One of the first mistakes beginners often make with their artwork is creating a solid outline of their picture and letting that big bold outline define the picture. The problem is, doing this, mutes the realism of the picture. There are other ways an artist can define the edges of their subject without making this common mistake. Get Loosy Goosey with your hands. Tread lightly with your pencil. The page isn’t going anywhere. When starting your initial image start it on basic copier paper and you can outline to your heart’s content, Erase and redraw and define your drawing until your are as satisfied. Then, transfer your image with either the graphing method, tracing paper or by sight to your chosen medium.
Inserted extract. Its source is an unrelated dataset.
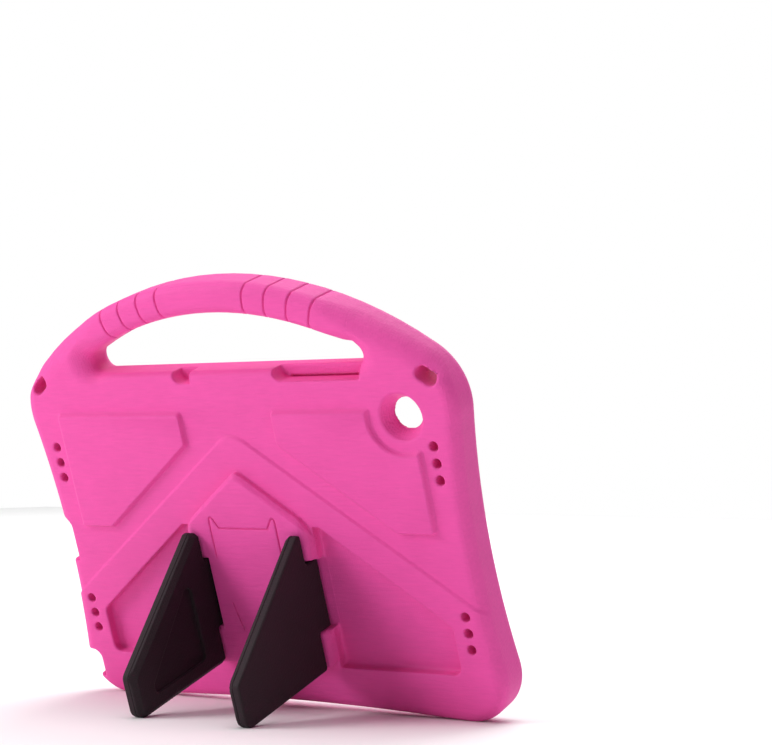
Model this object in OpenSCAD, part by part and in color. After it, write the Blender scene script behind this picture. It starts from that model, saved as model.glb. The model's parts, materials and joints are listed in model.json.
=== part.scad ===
// Shock-absorbing foam case for an 11-inch-class tablet, with a carry handle and two folding
// stand legs on its back. It stands on its bottom edge and on the toes of the opened legs.
//
// Row frame: X runs along the case, Z up from the ground, -Y is the side of the stand.
// Case frame: X along the case, Y up its short side, Z out of its back. Its origin lies on
// the flat back, in the middle of the twelve sound holes.

/* [Tablet] */
// Length of the tablet that fits in
tablet_l = 257.1; // [250:0.1:262]
// Width of the tablet
tablet_w = 168.7; // [164:0.1:172]
// Thickness of the tablet
tablet_t = 6.9; // [6:0.1:8]
// Play round the tablet
tablet_play = 0.25; // [0.1:0.05:0.6]

/* [Foam body] */
// Thickness from the flat back to the front rim
body_t = 23.5; // [22:0.1:26]
// Foam behind the tablet
back_t = 9; // [8:0.1:10]
// Depth of the step that rounds off the outer edges
edge_drop = 5.8; // [4:0.1:8]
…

Transfer this image lightly.


Throw some shade:

Try shading in the background around your portrait where the lighter shading or absence of shading is required in the subject. You can also reverse this process, by shading in the darker areas to the edge of the subject where required. Essentially you are defining the subject without physically drawing a line. This helps keep the edges soft and illuminate/deepen the background which gives the whole picture more life. I remember i did a portrait of my grandfather. The while background was black and I made his suit black, so all the highlights and mid-tone values really shone. You could see it was a man in a suit, and there were predominantly no lines defining the subject. Soften it up: Softening edges is a great way to give textured surfaces a 3-dimensional feel. Examples of this are when drawing fur, textured materials, and elements in nature such as bark on a tree. A tree trunk is not a flat surface, bark sits on the surface and is edgy. Fur on an animal has soft fluffy pieces that stick out on the subject. Drawing a thick line to define the shape, flattens the subject and it will lose its appeal. This also applies to drawing hair, which we cover in another post. Volumizer: When drawing flowers they can sometimes look like they are just floating or they might look stingy when drawn in a clump together. Try shading in and around the crevasses of the flowers to create bulk and volume in the picture as a whole. This will also help the delicate little petals of the flowers stand out and breathe some life into them. I hope you give these a crack, and let me know how you go!